Collection entries:

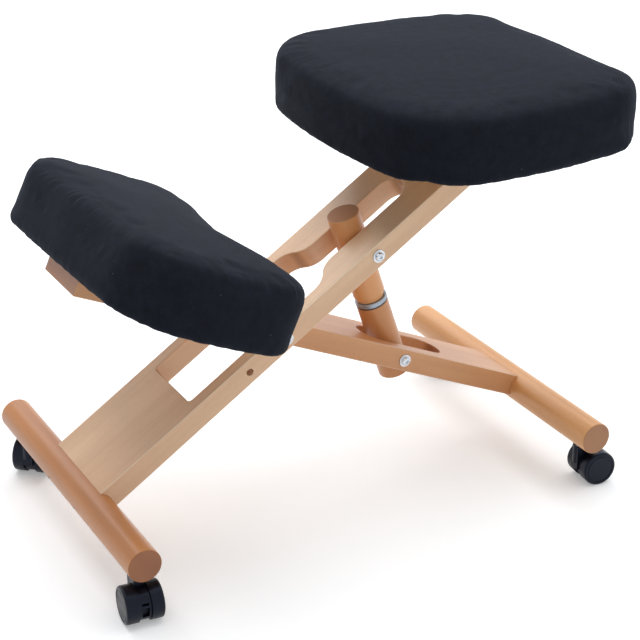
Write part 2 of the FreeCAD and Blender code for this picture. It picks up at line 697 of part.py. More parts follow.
post_surface = post_diameter / 2 - sleeve_short_of_post
pivots = (("crossing", crossing, knee_width / 2, main_width / 2),
          ("upper_pivot", upper_pivot, post_surface + 0.3, main_width / 2),
          ("lower_pivot", lower_pivot, post_surface + 0.3, knee_width / 2))
for name, place, inner, outer in pivots:
    spot = Placement(place, Rotation())
    parts[f"{name}_bolts"] = placed(both_sides(pivot_bolt(inner, outer)), spot)
    parts[f"{name}_washers"] = placed(both_sides(pivot_washer(outer)), spot)
for name, frame in (("upper_post_sleeve", upper_frame), ("lower_post_sleeve", lower_frame)):
    parts[name] = placed(make_post_sleeve(), frame)
knee_side = knee_width / 2
spacer = tube(spacer_diameter / 2, shoulder_diameter / 2 + glued_fit, knee_side + washer_gap,
              slot_half_width - face_gap, X_AXIS)
insert = tube(sleeve_diameter / 2, thread_diameter / 2 + threaded_fit, knee_side - insert_length - 0.5,
              knee_side - 0.5, X_AXIS)
parts["crossing_spacers"] = placed(both_sides(spacer), Placement(crossing, Rotation()))
parts["crossing_inserts"] = placed(both_sides(insert), Placement(crossing, Rotation()))

casters = (("front_left", front_axis, caster_x, front_left_swivel),
           ("front_right", front_axis, -caster_x, front_right_swivel),
           ("rear_left", rear_axis, caster_x, rear_left_swivel),
           ("rear_right", rear_axis, -caster_x, rear_right_swivel))
pieces = caster_pieces()
for name, axis, x, swivel in casters:
    stem_foot = axis + Vector(x, 0, -crossbar_radius)
    for piece, shape in pieces.items():
        turn = 0 if piece == "socket" else swivel
        parts[f"{name}_{piece}"] = placed(shape, Placement(stem_foot, Rotation(Z_AXIS, turn)))

os.makedirs("parts", exist_ok=True)
for name, shape in parts.items():
    assert shape.isValid() and shape.Volume > 0, name
    shape.exportStep(f"parts/{name}.step")

whole = Part.makeCompound(list(parts.values())).BoundBox
print("pieces", len(parts))
print("box x", round(whole.XMin, 2), round(whole.XMax, 2), "y", round(whole.YMin, 2), round(whole.YMax, 2),
      "z", round(whole.ZMin, 2), round(whole.ZMax, 2))
print("slopes", round(math.degrees(main_slope), 3), round(math.degrees(knee_slope), 3), "wheelbase", round(wheelbase, 2))
print("full opening", round(math.degrees(opening_for(strut_length + strut_travel) - opening), 3))
for name, point in (("front_axis", front_axis), ("rear_axis", rear_axis), ("crossing", crossing),
                    ("upper_pivot", upper_pivot), ("lower_pivot", lower_pivot), ("strut_direction", strut_direction),
                    ("seat_underside", seat_underside)):
    print(name, round(point.x, 4), round(point.y, 4), round(point.z, 4))
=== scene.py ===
import json
import math

import bpy
import numpy as np
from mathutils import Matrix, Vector


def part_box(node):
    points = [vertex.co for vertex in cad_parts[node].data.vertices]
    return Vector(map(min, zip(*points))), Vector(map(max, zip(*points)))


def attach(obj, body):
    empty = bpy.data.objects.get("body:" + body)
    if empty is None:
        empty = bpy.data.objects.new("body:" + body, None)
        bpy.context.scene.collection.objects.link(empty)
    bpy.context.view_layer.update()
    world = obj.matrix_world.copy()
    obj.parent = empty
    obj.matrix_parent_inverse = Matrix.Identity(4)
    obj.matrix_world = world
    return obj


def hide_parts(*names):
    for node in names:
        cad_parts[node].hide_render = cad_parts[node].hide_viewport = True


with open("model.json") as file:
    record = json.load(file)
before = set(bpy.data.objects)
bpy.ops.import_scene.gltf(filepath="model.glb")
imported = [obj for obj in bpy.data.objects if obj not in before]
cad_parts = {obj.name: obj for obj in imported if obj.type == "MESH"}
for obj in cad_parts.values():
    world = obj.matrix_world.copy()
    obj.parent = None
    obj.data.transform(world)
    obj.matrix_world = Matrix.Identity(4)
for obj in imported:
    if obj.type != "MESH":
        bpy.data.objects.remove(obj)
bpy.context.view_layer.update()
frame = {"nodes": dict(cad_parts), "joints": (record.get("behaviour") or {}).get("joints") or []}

# Kneeling chair with a beech frame, two cushions in charcoal cloth and four casters.
# Metres, in the row frame: +Z up, +Y to the rear, +X to the sitter's left. Sizes with MM are millimetres.
MM = 0.001

scene = bpy.context.scene


# Places taken from the frame

def record_joint(name):
    return next(joint for joint in frame["joints"] if joint["name"] == name)


def unit(vector):
    vector = np.asarray(vector, float)
    return vector / np.linalg.norm(vector)


def points_of(mesh, attribute="co"):
    values = np.empty(len(mesh.vertices) * 3)
    mesh.vertices.foreach_get(attribute, values)
    return values.reshape(-1, 3)


CROSSING = np.array(record_joint("fold")["pos_m"])
UPPER_PIVOT = np.array(record_joint("upper_post_swing")["pos_m"])
LOWER_PIVOT = np.array(record_joint("lower_post_swing")["pos_m"])
ACROSS = np.array([1.0, 0.0, 0.0])
STRUT = unit(UPPER_PIVOT - LOWER_PIVOT)
MAIN_ALONG = unit(UPPER_PIVOT - CROSSING)
KNEE_ALONG = unit(CROSSING - LOWER_PIVOT)
KNEE_OUT = -unit(np.cross(ACROSS, KNEE_ALONG))


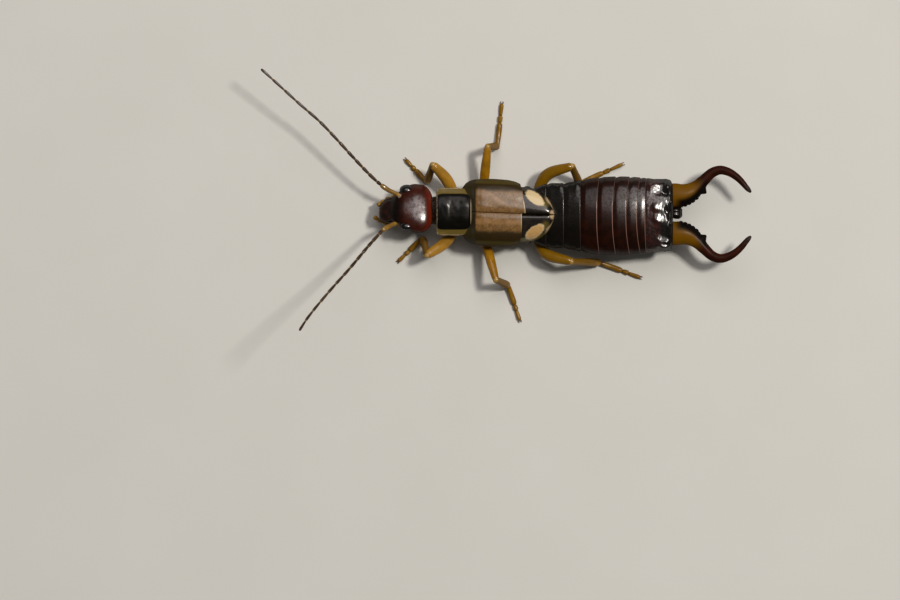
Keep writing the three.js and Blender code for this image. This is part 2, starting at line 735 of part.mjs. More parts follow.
function clawSolids(toe, along) {
  const side = new THREE.Vector3(-along.y, along.x, 0);
  return [RIGHT, LEFT].map((hand) => {
    const root = toe.clone().addScaledVector(along, -0.08).addScaledVector(side, hand * 0.03);
    const tip = toe.clone().addScaledVector(along, CLAW.length).addScaledVector(side, hand * CLAW.spread);
    tip.z = CLAW.radius;
    return cone(root, tip, CLAW.radius, 5);
  });
}

// The foot of three joints, lying on the floor, with its two claws.
function tarsusSolid({ knee, ankle, toe }) {
  const along = new THREE.Vector3().subVectors(toe, ankle).setZ(0).normalize();
  const low = ankle.clone().lerp(toe, 0.3).setZ(LEG_HEIGHT.foot);
  const length = new THREE.CatmullRomCurve3([ankle, low, toe]).getLength();
  const { heel, sole, toe: end } = FOOT_RADIUS;
  const [first, second] = FOOT_JOINTS.map((share) => share * length);
  const rings = [
    ...ballEnd(0, heel, -1),
    [0, heel, heel],
    [first * 0.5, sole, sole],
    [first * 0.94, sole * 1.02, sole],
    [first, sole * 0.74, sole * 0.8],
    [first + (second - first) * 0.4, sole * 1.05, sole],
    [second * 0.98, sole * 1.1, sole * 0.94],
    [second, sole * 0.7, sole * 0.76],
    [second + (length - second) * 0.3, end * 1.05, end * 1.1],
    [length * 0.97, end * 1.15, end],
    ...ballEnd(length, end, 1),
  ];
  const solid = union([sweep([ankle, low, toe], rings, LIMB_SIDES), ...clawSolids(toe, along)]);
  const cut = cutAtJoint(solid, knee, ankle, low, 1);
  return keepSide(cut, new THREE.Vector3(), new THREE.Vector3(0, 0, 1));
}

// Assembly

function buildHead() {
  const group = new THREE.Group();
  const grown = headSolid(GAP);
  const eyes = { right: RIGHT, left: LEFT };
  let head = headSolid();
  for (const [name, side] of Object.entries(eyes)) {
    head = head.subtract(eyeSolid(side, GAP));
    group.add(meshOf(`eye_${name}`, eyeSolid(side), MATERIALS.eye));
    const mandible = mandibleSolid(side).subtract(grown);
    group.add(meshOf(`mandible_${name}`, mandible, MATERIALS.mouth));
    const palp = palpSolid(vectors(CHEEK_PALP[name]), CHEEK_PALP.lengths, CHEEK_PALP.radius);
    group.add(meshOf(`cheek_palp_${name}`, palp.subtract(grown), MATERIALS.palp));
    const lipLine = LIP_PALP.line.map(([x, out, z]) => [x, headY(x) + side * out, z]);
    const lipPalp = palpSolid(vectors(lipLine), LIP_PALP.lengths, LIP_PALP.radius);
    group.add(meshOf(`lip_palp_${name}`, lipPalp.subtract(grown), MATERIALS.palp));
    const feeler = feelerSolids(FEELER[name]);
    group.add(meshOf(`feeler_root_${name}`, feeler.root.subtract(grown), MATERIALS.feelerRoot));
    group.add(meshOf(`feeler_${name}`, feeler.rest, MATERIALS.feeler));
  }
  group.add(meshOf('head', head, MATERIALS.head));
  const labrum = loft(LABRUM, { around: 16, steps: 1, squareness: 0.7, middle: headY });
  group.add(meshOf('labrum', labrum, MATERIALS.mouth));
  return group;
}

function buildThorax() {
  const group = new THREE.Group();
  const shield = shieldSolid();
  const shieldRoom = shieldSolid(GAP);
  const prothorax = prothoraxSolid().subtract(shieldRoom);
  const neck = loft(NECK, { around: 16, middle: () => 0.1 })
    .subtract(headSolid(GAP))
    .subtract(prothoraxSolid(GAP));
  group.add(meshOf('neck', neck, MATERIALS.neck));
  group.add(meshOf('neck_shield', shield, MATERIALS.shield));
  group.add(meshOf('prothorax', prothorax, MATERIALS.body));
  group.add(meshOf('thorax', thoraxSolid(), MATERIALS.body));
  return group;
}

function buildWings() {
  const group = new THREE.Group();
  const trunkRoom = trunkRoomSolid();
  const cases = casesSolid().subtract(trunkRoom).subtract(shieldSolid(GAP));
  const tips = wingTipsSolid().subtract(trunkRoom).subtract(casesSolid(CASES_CLEAR));
  for (const [name, side] of Object.entries({ right: RIGHT, left: LEFT })) {
    const wingCase = oneSide(cases, side, CASES[0][0], CASES.at(-1)[0]);
    const tip = oneSide(tips, side, WING_TIPS[0][0], WING_TIPS.at(-1)[0]);
    group.add(meshOf(`wing_case_${name}`, wingCase, MATERIALS.wingCase));
    group.add(meshOf(`wing_tip_${name}`, tip, MATERIALS.wingTip));
  }
  return group;
}

function buildAbdomen() {
  const group = new THREE.Group();
  const darkRings = 3;
  abdomenRings().forEach(({ name, solid }, index) => {
    const material = index < darkRings ? MATERIALS.abdomenDark : MATERIALS.abdomen;
    group.add(meshOf(name, solid, material));
  });
  group.add(meshOf('last_plate', lastPlateSolid(), MATERIALS.lastPlate));
  const lobe = loft(TAIL_LOBE, { around: 14, squareness: 0.8, middle: () => TAIL_LOBE_Y });
  group.add(meshOf('tail_lobe', lobe, MATERIALS.lastPlate));
  group.add(meshOf('pincer_right', pincerSolid(RIGHT), MATERIALS.pincer));
  group.add(meshOf('pincer_left', pincerSolid(LEFT), MATERIALS.pincer));
  return group;
}

function buildLegs() {
  const group = new THREE.Group();
  const trunkRoom = trunkRoomSolid();
  for (const leg of LEGS) {
    const points = legPoints(leg);
    const coxa = coxaSolid(points).subtract(trunkRoom);
    group.add(meshOf(`leg_${leg.name}_coxa`, coxa, MATERIALS.body));
    group.add(meshOf(`leg_${leg.name}_femur`, femurSolid(points), MATERIALS.leg));
    group.add(meshOf(`leg_${leg.name}_tibia`, tibiaSolid(points), MATERIALS.leg));
    group.add(meshOf(`leg_${leg.name}_tarsus`, tarsusSolid(points), MATERIALS.foot));
  }
  return group;
}

const animal = new THREE.Group();
animal.add(buildHead(), buildThorax(), buildWings(), buildAbdomen(), buildLegs());

const bounds = new THREE.Box3().setFromObject(animal);
const centre = bounds.getCenter(new THREE.Vector3());
animal.position.set(-centre.x, -centre.y, -bounds.min.z);

const earwig = new THREE.Group();
earwig.add(animal);

export default earwig;
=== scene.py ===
# %% [markdown]
# # A male earwig, life size
# An earwig is a small tank: glossy plates that overlap like roof tiles, leathery wing cases, two
# folded hind wings that peep out behind them, and a pair of curved pincers. This lesson dresses the
# plain solids of such an animal. Each plate is a surface worked out on a grid of numbers, and each
# finish is a handful of nodes.

import bpy
import numpy as np
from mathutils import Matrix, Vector


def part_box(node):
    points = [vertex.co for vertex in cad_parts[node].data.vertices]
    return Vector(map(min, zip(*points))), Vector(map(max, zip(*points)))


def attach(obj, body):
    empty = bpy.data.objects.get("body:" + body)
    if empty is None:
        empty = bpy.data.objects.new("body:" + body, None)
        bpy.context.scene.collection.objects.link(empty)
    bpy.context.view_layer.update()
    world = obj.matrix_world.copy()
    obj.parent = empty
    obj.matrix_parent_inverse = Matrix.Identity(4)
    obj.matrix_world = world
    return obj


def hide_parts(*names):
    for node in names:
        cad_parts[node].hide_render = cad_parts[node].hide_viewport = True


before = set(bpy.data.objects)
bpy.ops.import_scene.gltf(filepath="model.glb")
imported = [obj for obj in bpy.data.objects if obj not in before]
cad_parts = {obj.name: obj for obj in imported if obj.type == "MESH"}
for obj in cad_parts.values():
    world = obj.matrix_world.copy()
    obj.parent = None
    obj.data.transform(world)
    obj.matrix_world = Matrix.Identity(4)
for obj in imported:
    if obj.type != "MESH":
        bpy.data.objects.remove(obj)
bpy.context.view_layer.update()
print("solids to dress:", len(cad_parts))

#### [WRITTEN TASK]
Repeat only the lines from the one holding "const animal = new THREE.Group();" through the last line of the data.

#### [EXERCISE RESULT]
const animal = new THREE.Group();
animal.add(buildHead(), buildThorax(), buildWings(), buildAbdomen(), buildLegs());

const bounds = new THREE.Box3().setFromObject(animal);
const centre = bounds.getCenter(new THREE.Vector3());
animal.position.set(-centre.x, -centre.y, -bounds.min.z);

const earwig = new THREE.Group();
earwig.add(animal);

export default earwig;
=== scene.py ===
# %% [markdown]
# # A male earwig, life size
# An earwig is a small tank: glossy plates that overlap like roof tiles, leathery wing cases, two
# folded hind wings that peep out behind them, and a pair of curved pincers. This lesson dresses the
# plain solids of such an animal. Each plate is a surface worked out on a grid of numbers, and each
# finish is a handful of nodes.

import bpy
import numpy as np
from mathutils import Matrix, Vector


def part_box(node):
    points = [vertex.co for vertex in cad_parts[node].data.vertices]
    return Vector(map(min, zip(*points))), Vector(map(max, zip(*points)))


def attach(obj, body):
    empty = bpy.data.objects.get("body:" + body)
    if empty is None:
        empty = bpy.data.objects.new("body:" + body, None)
        bpy.context.scene.collection.objects.link(empty)
    bpy.context.view_layer.update()
    world = obj.matrix_world.copy()
    obj.parent = empty
    obj.matrix_parent_inverse = Matrix.Identity(4)
    obj.matrix_world = world
    return obj


def hide_parts(*names):
    for node in names:
        cad_parts[node].hide_render = cad_parts[node].hide_viewport = True


before = set(bpy.data.objects)
bpy.ops.import_scene.gltf(filepath="model.glb")
imported = [obj for obj in bpy.data.objects if obj not in before]
cad_parts = {obj.name: obj for obj in imported if obj.type == "MESH"}
for obj in cad_parts.values():
    world = obj.matrix_world.copy()
    obj.parent = None
    obj.data.transform(world)
    obj.matrix_world = Matrix.Identity(4)
for obj in imported:
    if obj.type != "MESH":
        bpy.data.objects.remove(obj)
bpy.context.view_layer.update()
print("solids to dress:", len(cad_parts))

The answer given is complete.